Task prompt:
Retype word for word the lines lying between the line containing "Continue the three.js" and the line containing "self.random = np.random.default_rng(seed)", together with those two lines themselves, and nothing besides.

Supplied material:

╔══

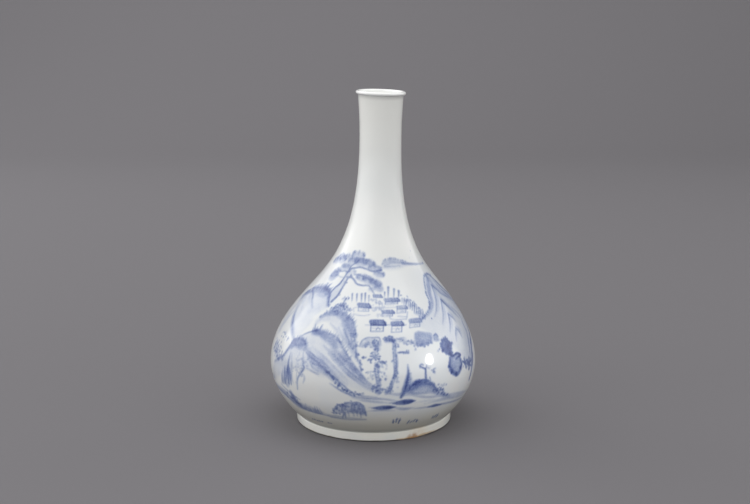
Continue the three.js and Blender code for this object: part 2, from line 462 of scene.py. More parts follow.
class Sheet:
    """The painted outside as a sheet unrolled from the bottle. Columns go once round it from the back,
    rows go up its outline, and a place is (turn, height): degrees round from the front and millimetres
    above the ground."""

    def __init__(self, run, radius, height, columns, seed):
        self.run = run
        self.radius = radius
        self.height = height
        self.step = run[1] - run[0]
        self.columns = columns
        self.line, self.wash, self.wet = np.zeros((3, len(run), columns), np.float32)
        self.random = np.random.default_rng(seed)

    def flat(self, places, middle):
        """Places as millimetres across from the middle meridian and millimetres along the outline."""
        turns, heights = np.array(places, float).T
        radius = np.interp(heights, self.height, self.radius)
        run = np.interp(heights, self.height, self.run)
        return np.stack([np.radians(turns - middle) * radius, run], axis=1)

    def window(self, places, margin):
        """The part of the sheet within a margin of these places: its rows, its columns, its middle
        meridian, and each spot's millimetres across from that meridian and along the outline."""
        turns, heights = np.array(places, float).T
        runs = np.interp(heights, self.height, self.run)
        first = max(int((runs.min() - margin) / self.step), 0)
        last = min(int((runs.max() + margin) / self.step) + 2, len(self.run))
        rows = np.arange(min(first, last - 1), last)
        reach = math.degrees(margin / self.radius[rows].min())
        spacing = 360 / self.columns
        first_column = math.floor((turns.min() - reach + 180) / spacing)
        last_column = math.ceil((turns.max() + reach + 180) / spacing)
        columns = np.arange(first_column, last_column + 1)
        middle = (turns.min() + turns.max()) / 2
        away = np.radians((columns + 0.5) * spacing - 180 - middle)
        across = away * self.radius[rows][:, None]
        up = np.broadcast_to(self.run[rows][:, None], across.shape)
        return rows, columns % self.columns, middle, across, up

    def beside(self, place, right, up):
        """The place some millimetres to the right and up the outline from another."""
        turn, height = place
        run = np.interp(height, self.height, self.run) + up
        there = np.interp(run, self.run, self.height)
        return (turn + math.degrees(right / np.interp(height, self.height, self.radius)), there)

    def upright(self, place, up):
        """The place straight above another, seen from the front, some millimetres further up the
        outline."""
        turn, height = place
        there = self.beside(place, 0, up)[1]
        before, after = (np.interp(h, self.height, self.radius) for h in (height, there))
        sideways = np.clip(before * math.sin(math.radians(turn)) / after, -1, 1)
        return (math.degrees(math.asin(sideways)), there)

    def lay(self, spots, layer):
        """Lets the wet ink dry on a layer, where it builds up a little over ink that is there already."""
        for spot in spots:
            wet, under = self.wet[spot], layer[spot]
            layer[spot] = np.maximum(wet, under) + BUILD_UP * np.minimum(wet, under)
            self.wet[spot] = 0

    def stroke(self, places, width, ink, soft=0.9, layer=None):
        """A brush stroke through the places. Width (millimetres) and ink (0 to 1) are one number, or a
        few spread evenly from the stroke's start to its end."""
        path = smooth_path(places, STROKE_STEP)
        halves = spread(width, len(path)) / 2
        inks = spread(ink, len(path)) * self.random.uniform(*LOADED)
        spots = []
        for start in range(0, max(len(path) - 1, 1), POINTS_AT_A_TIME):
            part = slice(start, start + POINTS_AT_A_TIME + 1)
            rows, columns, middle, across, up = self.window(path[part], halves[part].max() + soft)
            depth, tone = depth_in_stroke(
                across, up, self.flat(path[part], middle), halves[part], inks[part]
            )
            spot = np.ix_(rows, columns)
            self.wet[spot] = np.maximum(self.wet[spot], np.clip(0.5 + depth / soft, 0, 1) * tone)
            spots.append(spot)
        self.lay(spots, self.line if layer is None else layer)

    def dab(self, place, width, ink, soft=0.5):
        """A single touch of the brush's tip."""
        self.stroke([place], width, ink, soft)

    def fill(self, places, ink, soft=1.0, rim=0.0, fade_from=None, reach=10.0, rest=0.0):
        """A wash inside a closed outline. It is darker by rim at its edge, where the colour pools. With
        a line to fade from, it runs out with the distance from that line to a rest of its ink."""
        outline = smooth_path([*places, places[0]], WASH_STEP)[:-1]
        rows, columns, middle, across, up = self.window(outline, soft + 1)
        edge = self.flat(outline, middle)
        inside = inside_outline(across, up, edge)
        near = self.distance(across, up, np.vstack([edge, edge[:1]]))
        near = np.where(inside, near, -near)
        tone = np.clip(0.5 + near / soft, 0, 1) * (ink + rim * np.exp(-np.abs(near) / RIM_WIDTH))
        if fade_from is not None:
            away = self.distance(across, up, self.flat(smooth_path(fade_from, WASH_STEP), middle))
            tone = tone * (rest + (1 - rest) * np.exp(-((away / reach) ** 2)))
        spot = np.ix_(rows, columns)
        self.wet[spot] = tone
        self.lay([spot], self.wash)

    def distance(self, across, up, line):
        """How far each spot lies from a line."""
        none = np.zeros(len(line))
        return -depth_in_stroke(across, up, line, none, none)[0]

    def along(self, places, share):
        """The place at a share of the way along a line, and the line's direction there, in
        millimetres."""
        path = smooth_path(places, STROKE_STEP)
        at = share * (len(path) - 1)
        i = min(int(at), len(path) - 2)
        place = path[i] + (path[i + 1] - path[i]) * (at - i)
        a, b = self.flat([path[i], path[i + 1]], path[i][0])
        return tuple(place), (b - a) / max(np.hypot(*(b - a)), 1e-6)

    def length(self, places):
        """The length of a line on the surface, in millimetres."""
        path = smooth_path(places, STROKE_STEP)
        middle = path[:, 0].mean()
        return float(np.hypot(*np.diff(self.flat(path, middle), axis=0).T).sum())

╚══
╔══

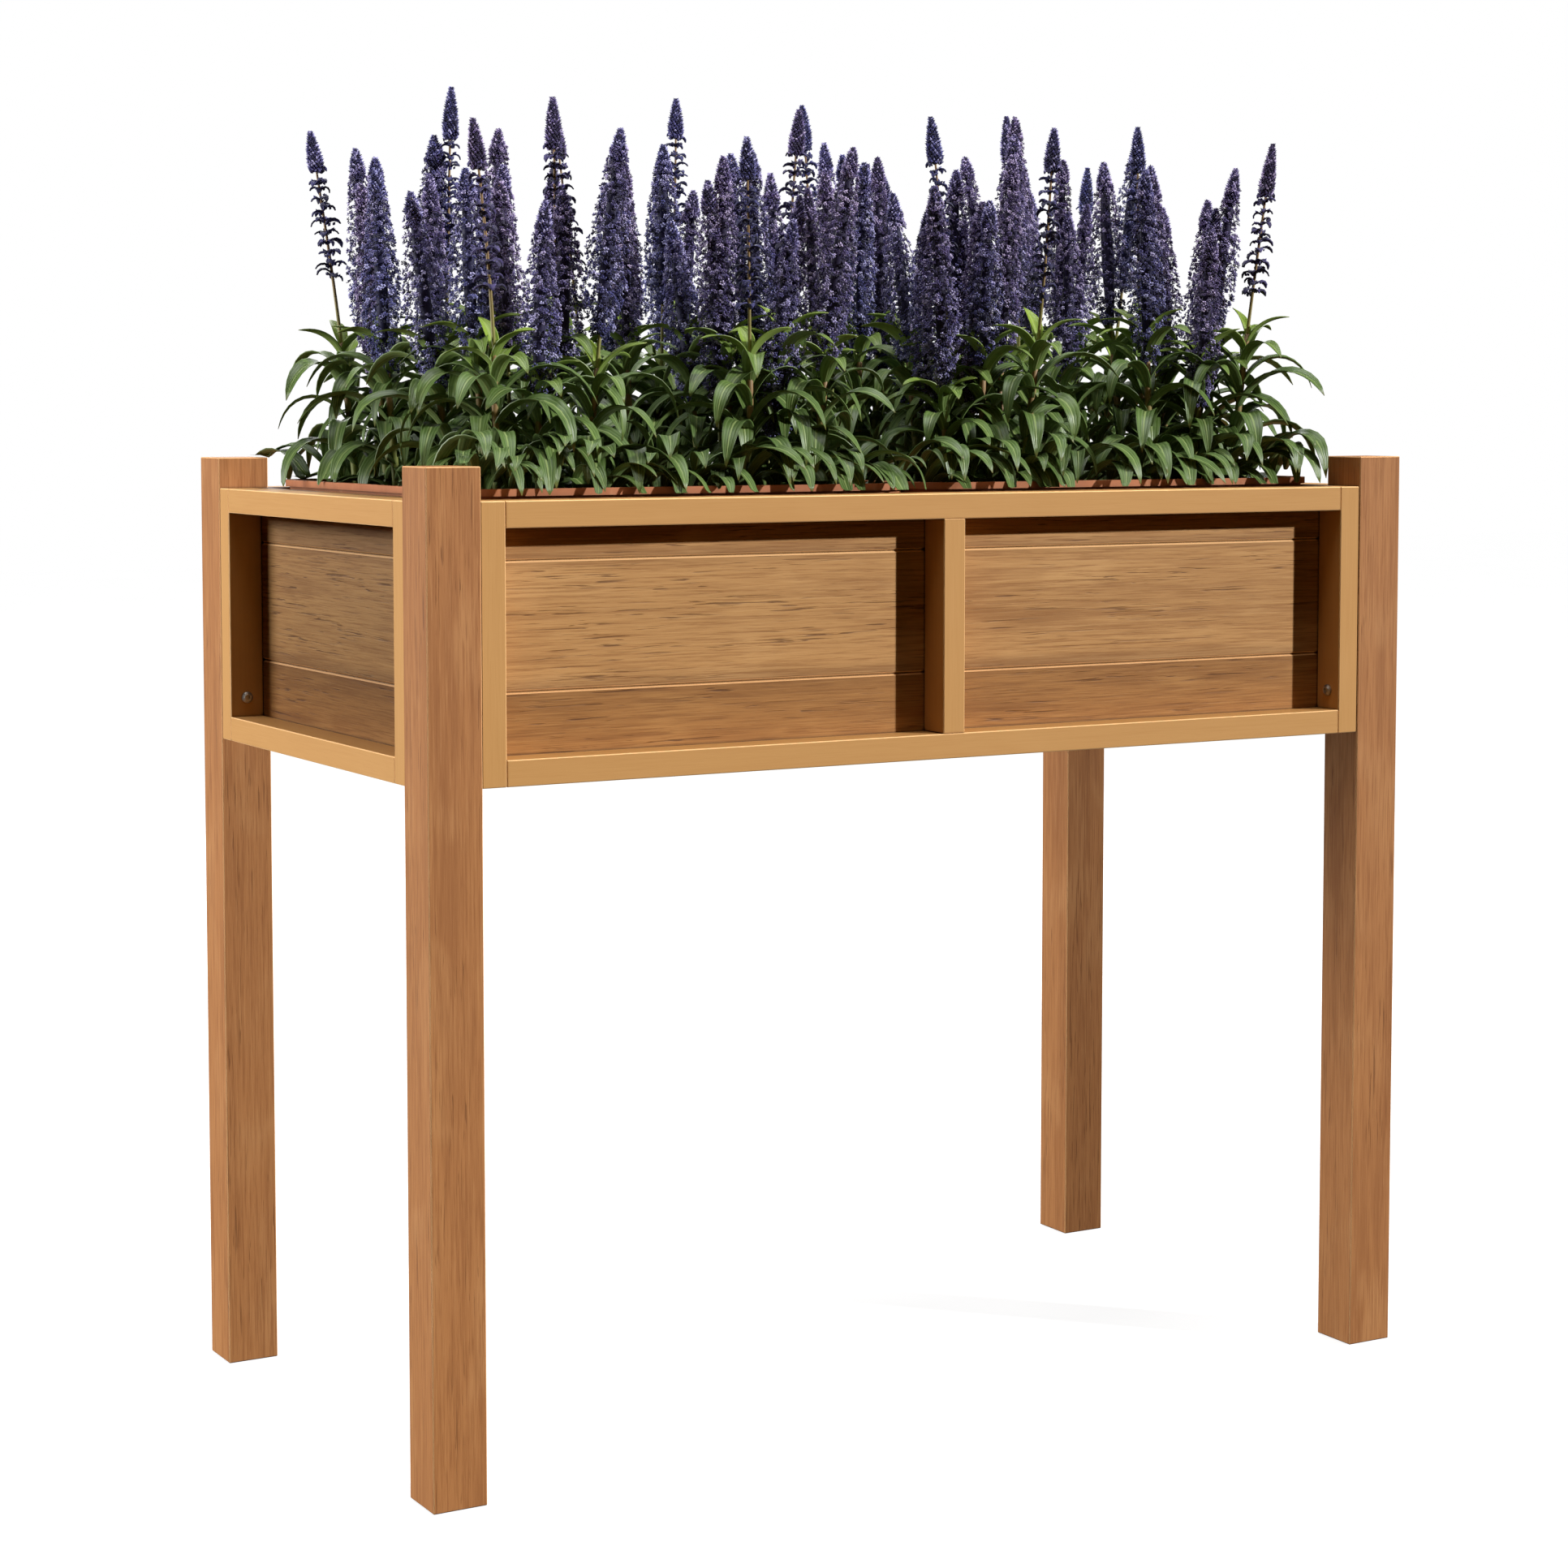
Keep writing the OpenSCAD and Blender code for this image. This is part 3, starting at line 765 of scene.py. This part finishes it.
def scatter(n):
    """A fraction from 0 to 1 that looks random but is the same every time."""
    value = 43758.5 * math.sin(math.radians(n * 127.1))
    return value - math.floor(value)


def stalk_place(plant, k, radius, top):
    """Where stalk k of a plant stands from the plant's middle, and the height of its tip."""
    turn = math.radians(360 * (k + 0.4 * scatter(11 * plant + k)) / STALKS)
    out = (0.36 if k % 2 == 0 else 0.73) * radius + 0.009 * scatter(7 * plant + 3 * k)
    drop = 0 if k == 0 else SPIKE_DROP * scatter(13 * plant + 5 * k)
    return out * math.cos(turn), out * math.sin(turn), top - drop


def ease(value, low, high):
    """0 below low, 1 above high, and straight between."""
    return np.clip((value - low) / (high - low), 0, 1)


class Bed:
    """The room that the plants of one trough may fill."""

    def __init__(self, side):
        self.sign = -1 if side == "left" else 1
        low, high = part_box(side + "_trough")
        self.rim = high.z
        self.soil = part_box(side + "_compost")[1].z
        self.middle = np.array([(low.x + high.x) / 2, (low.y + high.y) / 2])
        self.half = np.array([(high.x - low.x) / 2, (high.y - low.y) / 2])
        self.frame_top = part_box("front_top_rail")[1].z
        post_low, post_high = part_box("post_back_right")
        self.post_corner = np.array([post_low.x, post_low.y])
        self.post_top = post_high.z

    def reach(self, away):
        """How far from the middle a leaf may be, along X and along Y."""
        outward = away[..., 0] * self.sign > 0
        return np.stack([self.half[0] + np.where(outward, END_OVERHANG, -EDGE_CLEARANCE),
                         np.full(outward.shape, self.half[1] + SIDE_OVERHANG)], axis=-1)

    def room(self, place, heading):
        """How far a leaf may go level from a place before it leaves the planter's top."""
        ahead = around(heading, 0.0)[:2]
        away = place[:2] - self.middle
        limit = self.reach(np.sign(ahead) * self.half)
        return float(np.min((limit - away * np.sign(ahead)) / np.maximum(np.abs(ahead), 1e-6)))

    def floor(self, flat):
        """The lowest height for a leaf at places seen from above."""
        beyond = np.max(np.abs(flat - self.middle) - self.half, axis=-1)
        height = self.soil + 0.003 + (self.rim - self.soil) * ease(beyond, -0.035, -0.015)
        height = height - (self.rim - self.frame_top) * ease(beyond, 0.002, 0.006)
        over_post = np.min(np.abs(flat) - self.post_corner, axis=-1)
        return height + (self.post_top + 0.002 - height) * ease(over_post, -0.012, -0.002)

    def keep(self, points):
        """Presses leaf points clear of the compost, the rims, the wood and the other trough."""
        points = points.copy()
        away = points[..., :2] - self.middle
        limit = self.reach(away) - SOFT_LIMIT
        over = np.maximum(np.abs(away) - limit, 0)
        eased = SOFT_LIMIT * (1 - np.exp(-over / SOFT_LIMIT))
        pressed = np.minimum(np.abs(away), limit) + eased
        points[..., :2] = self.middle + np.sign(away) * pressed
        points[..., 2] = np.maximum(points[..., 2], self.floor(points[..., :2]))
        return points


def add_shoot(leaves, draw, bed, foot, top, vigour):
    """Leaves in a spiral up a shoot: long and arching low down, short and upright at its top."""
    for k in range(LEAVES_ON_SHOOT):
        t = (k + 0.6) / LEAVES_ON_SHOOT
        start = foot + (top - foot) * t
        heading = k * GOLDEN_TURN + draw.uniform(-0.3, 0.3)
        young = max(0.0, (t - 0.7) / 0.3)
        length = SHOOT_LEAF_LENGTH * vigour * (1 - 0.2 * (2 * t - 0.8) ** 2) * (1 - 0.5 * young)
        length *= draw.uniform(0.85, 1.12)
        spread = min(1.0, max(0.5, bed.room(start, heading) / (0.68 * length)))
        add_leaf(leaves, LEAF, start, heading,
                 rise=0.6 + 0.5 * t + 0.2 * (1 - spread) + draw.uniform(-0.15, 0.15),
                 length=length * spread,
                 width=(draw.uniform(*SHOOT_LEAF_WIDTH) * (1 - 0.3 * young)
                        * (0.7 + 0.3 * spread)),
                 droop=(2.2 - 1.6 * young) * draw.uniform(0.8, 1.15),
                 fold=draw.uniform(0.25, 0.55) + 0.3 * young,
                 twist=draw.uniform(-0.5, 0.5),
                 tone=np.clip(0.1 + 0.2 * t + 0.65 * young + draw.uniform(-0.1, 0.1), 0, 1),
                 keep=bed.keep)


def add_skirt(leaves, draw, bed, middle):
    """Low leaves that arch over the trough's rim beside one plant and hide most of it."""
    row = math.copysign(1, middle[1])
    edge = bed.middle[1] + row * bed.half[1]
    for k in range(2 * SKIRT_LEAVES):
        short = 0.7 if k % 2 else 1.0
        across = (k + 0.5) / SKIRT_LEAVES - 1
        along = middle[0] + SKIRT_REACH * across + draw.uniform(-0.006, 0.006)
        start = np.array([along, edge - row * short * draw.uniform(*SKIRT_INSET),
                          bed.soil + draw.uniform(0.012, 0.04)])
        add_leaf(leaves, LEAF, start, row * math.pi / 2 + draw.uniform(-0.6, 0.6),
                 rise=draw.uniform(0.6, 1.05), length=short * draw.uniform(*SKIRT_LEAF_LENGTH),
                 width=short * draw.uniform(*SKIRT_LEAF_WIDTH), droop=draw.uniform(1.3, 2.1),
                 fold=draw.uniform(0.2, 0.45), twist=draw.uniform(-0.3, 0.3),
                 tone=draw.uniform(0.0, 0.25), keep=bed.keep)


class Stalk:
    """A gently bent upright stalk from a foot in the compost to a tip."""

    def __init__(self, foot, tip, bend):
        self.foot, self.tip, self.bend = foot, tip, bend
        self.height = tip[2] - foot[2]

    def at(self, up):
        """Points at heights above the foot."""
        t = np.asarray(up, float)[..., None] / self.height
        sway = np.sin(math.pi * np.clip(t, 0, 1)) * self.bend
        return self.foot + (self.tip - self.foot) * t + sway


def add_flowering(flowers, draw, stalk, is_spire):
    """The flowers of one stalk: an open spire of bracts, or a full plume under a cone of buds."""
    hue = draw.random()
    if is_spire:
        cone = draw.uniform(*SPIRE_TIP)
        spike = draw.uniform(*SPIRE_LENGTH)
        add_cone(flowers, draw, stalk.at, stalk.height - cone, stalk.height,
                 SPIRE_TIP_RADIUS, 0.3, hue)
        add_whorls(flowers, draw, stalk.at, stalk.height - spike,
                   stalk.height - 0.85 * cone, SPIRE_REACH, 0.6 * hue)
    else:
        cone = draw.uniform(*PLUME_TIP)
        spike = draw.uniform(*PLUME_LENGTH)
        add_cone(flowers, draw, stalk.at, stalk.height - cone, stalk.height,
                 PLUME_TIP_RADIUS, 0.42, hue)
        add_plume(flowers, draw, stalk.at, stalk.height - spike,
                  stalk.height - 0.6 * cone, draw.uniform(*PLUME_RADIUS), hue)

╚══
╔══

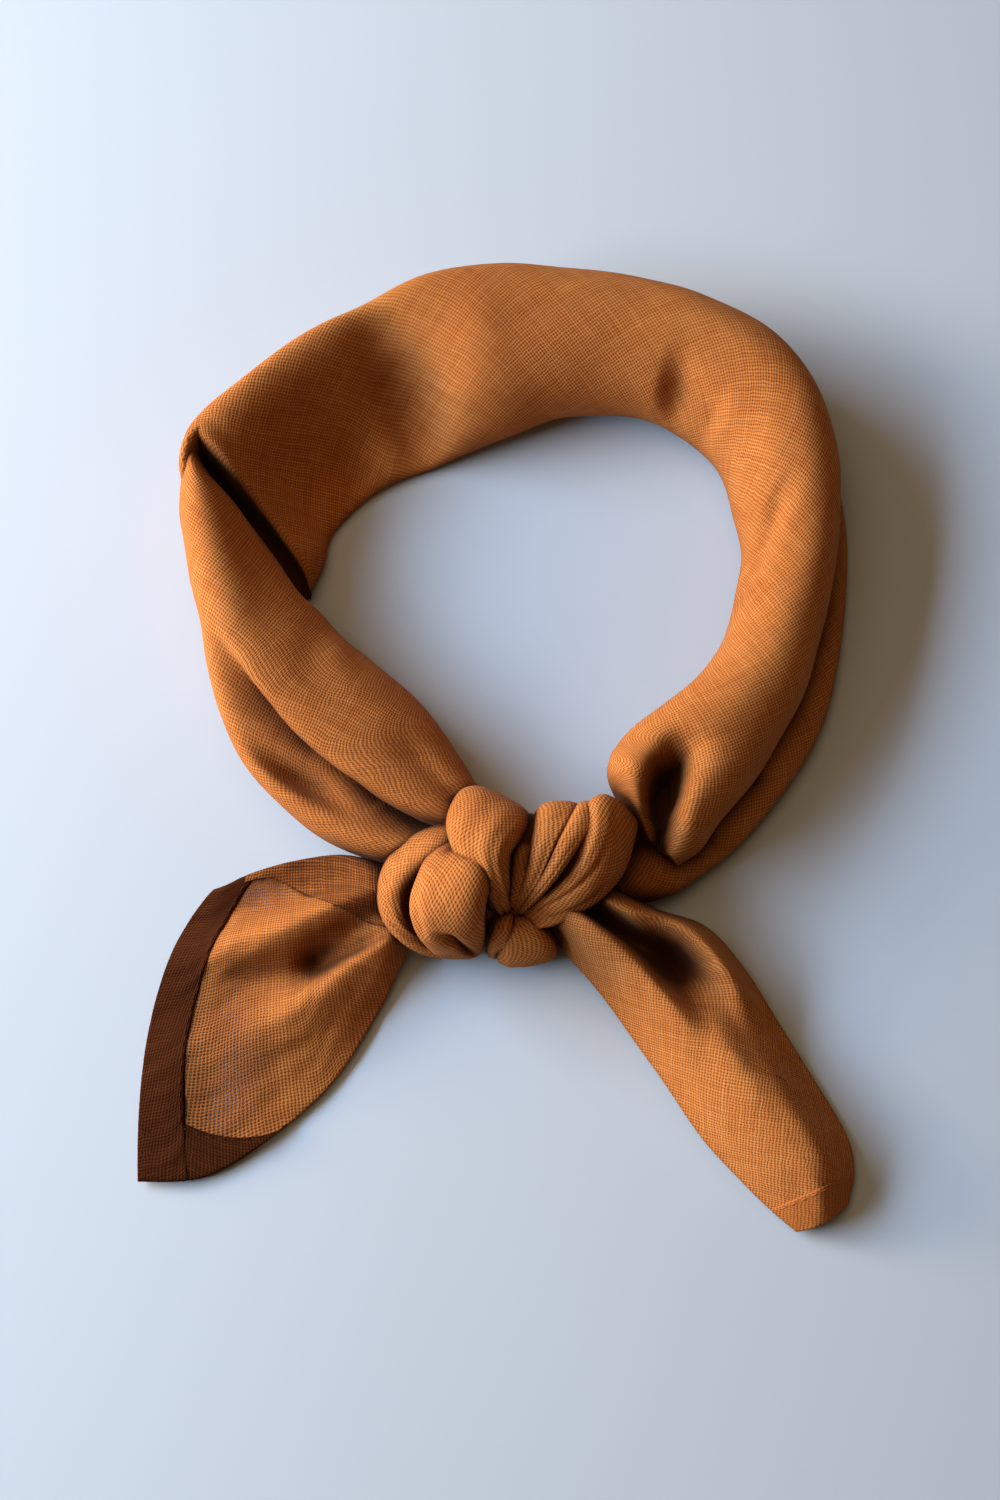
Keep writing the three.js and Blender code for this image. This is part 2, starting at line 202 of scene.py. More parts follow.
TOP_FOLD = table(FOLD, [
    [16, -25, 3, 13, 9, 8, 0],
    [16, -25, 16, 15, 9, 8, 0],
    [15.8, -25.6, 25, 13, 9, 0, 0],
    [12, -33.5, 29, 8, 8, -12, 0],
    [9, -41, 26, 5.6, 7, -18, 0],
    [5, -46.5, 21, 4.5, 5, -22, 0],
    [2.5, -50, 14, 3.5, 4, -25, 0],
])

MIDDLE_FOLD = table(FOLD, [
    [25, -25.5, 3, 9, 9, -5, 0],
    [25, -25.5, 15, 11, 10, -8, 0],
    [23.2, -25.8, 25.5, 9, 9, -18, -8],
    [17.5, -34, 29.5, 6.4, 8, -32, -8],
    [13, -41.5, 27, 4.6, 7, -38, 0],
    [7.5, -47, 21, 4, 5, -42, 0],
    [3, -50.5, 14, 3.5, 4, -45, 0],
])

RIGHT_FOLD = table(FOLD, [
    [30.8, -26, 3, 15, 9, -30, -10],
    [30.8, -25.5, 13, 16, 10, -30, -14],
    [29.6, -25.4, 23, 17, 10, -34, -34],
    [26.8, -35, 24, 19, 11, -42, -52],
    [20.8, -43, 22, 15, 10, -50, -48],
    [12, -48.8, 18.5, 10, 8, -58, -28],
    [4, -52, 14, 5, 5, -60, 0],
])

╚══

Task output:
Continue the three.js and Blender code for this object: part 2, from line 462 of scene.py. More parts follow.
class Sheet:
    """The painted outside as a sheet unrolled from the bottle. Columns go once round it from the back,
    rows go up its outline, and a place is (turn, height): degrees round from the front and millimetres
    above the ground."""

    def __init__(self, run, radius, height, columns, seed):
        self.run = run
        self.radius = radius
        self.height = height
        self.step = run[1] - run[0]
        self.columns = columns
        self.line, self.wash, self.wet = np.zeros((3, len(run), columns), np.float32)
        self.random = np.random.default_rng(seed)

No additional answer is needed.